WRITTEN TASK
Starting at the line containing "# Crumbs: small", copy each line exactly, ending with the line containing "imported = [obj". Leave out everything else.

---

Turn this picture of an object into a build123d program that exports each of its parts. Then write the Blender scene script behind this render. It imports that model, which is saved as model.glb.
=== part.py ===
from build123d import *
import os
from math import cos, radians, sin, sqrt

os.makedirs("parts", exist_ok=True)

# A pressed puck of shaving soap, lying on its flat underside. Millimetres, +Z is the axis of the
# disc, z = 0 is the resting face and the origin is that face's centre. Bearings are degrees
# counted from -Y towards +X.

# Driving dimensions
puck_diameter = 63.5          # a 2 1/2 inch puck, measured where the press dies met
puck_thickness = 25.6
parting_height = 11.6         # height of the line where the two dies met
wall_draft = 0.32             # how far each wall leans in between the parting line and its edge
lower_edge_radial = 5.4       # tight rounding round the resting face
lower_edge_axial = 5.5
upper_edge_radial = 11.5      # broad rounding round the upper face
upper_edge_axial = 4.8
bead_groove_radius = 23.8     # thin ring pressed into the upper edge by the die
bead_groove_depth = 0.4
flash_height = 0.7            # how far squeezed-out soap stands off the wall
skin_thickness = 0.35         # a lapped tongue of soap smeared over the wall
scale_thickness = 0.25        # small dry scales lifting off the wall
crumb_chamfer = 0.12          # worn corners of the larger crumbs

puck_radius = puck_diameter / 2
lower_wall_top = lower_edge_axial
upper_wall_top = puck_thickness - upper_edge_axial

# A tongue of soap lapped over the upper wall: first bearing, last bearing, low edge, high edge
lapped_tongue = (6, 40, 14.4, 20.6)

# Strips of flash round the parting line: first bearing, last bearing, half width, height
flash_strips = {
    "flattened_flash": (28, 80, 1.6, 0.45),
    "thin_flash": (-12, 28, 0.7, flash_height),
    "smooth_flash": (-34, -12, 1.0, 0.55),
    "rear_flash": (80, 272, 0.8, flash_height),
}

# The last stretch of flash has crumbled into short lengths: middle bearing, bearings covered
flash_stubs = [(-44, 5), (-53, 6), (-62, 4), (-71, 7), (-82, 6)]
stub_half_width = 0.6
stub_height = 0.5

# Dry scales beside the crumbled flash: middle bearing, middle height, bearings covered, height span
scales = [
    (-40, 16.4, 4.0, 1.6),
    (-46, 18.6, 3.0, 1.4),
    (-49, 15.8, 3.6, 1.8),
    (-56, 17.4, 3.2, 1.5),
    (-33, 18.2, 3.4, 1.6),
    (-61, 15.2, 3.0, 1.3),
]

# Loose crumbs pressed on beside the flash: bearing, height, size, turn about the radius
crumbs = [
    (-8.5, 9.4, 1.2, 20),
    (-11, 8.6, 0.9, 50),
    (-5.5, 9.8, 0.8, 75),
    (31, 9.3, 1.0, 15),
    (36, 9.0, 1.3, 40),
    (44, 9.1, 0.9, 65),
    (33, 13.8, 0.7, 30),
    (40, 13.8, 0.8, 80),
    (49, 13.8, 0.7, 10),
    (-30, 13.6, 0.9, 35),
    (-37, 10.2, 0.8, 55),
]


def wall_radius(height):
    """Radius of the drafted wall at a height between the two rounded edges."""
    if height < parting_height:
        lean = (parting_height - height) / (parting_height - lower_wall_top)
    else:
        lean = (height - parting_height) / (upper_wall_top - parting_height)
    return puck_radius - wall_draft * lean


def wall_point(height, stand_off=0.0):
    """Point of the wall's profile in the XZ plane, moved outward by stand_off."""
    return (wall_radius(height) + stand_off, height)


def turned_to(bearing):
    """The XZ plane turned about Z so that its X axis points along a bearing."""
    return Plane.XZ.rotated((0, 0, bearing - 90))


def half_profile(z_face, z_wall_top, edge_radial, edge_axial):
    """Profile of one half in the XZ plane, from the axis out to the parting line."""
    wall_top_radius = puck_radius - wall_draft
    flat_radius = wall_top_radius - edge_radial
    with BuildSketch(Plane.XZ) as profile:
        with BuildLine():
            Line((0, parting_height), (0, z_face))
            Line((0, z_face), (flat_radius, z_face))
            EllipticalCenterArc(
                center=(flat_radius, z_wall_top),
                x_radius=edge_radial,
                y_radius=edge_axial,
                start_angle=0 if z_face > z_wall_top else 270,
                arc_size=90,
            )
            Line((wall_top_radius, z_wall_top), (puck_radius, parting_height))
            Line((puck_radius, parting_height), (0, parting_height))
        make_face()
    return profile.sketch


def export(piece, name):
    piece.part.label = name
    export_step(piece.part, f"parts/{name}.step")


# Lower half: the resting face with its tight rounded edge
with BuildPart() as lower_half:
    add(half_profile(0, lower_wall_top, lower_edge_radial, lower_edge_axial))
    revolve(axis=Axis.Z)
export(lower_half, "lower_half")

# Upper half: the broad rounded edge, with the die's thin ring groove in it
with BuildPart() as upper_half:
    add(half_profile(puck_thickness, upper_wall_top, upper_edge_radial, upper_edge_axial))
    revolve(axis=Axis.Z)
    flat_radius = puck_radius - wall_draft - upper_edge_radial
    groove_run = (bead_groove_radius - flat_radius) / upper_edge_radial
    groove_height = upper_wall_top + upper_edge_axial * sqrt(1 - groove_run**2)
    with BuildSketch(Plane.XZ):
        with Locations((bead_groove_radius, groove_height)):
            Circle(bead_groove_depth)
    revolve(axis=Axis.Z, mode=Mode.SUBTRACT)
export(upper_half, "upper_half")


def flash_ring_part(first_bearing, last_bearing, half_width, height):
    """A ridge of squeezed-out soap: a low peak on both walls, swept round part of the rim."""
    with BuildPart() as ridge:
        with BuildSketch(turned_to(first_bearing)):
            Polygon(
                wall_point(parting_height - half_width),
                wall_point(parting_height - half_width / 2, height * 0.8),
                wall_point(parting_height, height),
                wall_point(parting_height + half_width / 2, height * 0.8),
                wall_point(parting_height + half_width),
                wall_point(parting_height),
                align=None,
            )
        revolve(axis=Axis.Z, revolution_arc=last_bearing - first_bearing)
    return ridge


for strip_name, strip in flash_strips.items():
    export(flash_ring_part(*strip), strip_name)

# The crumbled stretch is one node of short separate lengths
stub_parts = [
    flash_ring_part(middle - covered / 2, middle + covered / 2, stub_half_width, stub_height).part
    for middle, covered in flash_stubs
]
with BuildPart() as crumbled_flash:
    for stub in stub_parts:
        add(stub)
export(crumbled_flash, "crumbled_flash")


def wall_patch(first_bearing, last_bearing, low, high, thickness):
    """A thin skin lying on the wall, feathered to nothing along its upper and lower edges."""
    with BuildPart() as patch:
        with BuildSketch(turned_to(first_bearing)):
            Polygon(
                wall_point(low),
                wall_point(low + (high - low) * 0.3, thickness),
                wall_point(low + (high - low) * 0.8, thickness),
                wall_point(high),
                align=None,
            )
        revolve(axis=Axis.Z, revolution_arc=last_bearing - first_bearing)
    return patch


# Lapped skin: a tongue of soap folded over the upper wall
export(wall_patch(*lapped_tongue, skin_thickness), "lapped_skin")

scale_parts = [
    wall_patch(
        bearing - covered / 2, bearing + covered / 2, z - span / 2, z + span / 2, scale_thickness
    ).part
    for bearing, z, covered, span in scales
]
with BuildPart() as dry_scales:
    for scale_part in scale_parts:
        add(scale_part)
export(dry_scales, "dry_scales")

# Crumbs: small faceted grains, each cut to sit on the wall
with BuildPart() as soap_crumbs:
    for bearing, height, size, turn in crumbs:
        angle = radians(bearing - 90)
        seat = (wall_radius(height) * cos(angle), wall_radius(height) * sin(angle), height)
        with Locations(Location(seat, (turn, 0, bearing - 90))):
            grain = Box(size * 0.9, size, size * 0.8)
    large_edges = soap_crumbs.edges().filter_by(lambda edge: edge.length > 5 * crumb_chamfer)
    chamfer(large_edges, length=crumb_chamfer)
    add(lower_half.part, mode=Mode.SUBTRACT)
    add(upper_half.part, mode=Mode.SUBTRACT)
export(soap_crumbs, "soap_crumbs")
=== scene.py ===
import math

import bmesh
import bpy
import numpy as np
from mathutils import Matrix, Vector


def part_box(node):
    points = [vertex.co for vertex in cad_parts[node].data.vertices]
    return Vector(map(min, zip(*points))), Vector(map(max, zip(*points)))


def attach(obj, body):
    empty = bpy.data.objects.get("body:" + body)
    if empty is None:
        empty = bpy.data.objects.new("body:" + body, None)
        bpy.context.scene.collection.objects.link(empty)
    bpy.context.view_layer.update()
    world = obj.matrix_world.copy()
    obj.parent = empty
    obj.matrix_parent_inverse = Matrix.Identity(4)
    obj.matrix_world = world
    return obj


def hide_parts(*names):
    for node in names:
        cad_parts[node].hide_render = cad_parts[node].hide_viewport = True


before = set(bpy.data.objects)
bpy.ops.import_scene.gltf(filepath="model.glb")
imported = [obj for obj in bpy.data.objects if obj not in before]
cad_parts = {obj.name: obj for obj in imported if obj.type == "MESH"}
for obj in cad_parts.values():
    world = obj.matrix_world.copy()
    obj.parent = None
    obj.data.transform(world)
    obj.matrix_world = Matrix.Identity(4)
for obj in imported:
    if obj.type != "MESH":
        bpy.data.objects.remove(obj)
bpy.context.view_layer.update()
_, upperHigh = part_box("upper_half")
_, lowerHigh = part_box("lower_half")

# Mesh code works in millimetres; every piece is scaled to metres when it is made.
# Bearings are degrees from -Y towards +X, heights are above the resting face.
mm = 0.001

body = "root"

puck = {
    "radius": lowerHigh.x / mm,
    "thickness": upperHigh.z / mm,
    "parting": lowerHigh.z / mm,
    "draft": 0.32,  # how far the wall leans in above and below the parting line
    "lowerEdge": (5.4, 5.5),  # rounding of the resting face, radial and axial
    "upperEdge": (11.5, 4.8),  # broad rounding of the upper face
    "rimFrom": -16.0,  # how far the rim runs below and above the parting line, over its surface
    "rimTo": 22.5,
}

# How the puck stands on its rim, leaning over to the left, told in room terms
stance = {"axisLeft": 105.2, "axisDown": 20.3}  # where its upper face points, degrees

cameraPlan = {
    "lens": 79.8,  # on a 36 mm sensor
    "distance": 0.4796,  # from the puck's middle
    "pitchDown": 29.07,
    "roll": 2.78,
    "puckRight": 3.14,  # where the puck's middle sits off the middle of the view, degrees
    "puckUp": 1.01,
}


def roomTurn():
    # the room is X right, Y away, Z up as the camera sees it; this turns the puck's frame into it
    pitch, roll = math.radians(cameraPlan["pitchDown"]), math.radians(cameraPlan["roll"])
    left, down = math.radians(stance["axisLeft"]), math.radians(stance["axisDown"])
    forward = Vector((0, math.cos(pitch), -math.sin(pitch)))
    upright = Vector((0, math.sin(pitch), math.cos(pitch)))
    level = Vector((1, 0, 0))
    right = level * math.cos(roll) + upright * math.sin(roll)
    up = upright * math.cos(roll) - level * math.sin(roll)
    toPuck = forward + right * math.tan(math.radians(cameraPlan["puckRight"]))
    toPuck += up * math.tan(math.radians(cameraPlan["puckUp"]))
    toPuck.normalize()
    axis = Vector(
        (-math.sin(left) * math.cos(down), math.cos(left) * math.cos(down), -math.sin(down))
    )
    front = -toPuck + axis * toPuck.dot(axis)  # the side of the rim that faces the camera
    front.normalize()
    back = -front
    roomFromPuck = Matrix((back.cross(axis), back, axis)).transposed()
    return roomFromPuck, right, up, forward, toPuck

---

TASK RESULT
# Crumbs: small faceted grains, each cut to sit on the wall
with BuildPart() as soap_crumbs:
    for bearing, height, size, turn in crumbs:
        angle = radians(bearing - 90)
        seat = (wall_radius(height) * cos(angle), wall_radius(height) * sin(angle), height)
        with Locations(Location(seat, (turn, 0, bearing - 90))):
            grain = Box(size * 0.9, size, size * 0.8)
    large_edges = soap_crumbs.edges().filter_by(lambda edge: edge.length > 5 * crumb_chamfer)
    chamfer(large_edges, length=crumb_chamfer)
    add(lower_half.part, mode=Mode.SUBTRACT)
    add(upper_half.part, mode=Mode.SUBTRACT)
export(soap_crumbs, "soap_crumbs")
=== scene.py ===
import math

import bmesh
import bpy
import numpy as np
from mathutils import Matrix, Vector


def part_box(node):
    points = [vertex.co for vertex in cad_parts[node].data.vertices]
    return Vector(map(min, zip(*points))), Vector(map(max, zip(*points)))


def attach(obj, body):
    empty = bpy.data.objects.get("body:" + body)
    if empty is None:
        empty = bpy.data.objects.new("body:" + body, None)
        bpy.context.scene.collection.objects.link(empty)
    bpy.context.view_layer.update()
    world = obj.matrix_world.copy()
    obj.parent = empty
    obj.matrix_parent_inverse = Matrix.Identity(4)
    obj.matrix_world = world
    return obj


def hide_parts(*names):
    for node in names:
        cad_parts[node].hide_render = cad_parts[node].hide_viewport = True


before = set(bpy.data.objects)
bpy.ops.import_scene.gltf(filepath="model.glb")
imported = [obj for obj in bpy.data.objects if obj not in before]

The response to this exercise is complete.